Líder da antológica banda local Maria Bacana, André LR Mendes também vai nessa linha de raciocínio: "Todos nós matamos a indústria fonográfica, que era o grande vilão, mas também o grande mecenas. Que banda hoje chegará aos 30, 40 anos de carreira? Que grande banda apareceu depois disso? Cada download que fizemos ajudou nesse cenário. Foi o talento que acabou? Com certeza não", diz.

Sem tempo para ícones

Produtores na linha de frente do rock local, Rogério Big Bross Brito e Irmão Carlos seguem acreditando, apesar de tudo.

"Essa coisa do ícone do rock já foi, é da época em que entrar numa gravadora era que nem passar num concurso público. Hoje você grava com muita facilidade e tem muita banda acontecendo, não dá mais tempo de reconhecer alguém como ícone, toda hora aparece algum artista mais 'retado' que o outro", vê Carlos.

"Olha o Liniker: um sucesso instantâneo. O disco dele só tem três músicas e o ingresso do show no Pelô foi 60 paus. Aí você vê bandas com vinte anos que não atraem mais ninguém. Como funciona isso? É caos, transição", percebe.

O excesso de informação não ajuda nem um pouco, percebe Big: "O cara passa tanto tempo baixando tanta coisa que não tem tempo de virar fã. Por isso o fã mesmo ainda é o cara que ouve Bowie, Ramones, Motörhead, o cara que veste a camisa", afirma.

"Fora que você não vê mais qual é a banda de rock popular no Brasil. Ainda é Barão, Titãs, Legião. Se banda de rock hoje é o Malta, puta que pariu, me deixe com os véios de 70 anos mesmo", dispara Big Bross.

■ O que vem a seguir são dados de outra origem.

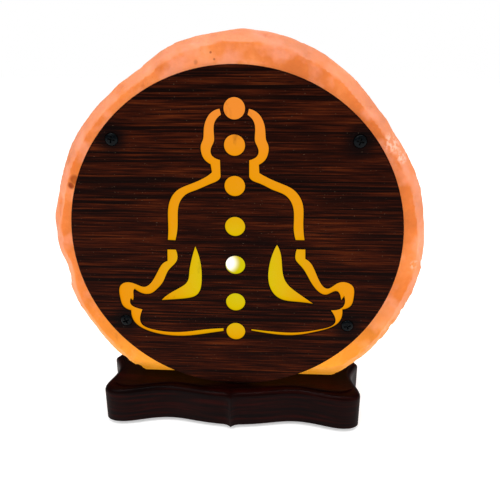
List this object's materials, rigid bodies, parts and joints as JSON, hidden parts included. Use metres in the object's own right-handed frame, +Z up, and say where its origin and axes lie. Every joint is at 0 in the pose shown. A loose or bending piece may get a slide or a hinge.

E aí voltamos ao início: o que comemoramos no Dia do Rock? "O passado, o presente e o futuro. Você pode celebrar o Dia do Rock ouvindo um disco dos Stooges e na sequência, o novo álbum do DIIV. Não concordo com o discurso caduco de 'na minha época era melhor'. Temos que viver o presente e valorizar bandas novas. Tem muita gente fazendo muita música boa por aí. Basta manter os ouvidos e a mente abertos", conclui Viegas. Tim-tim.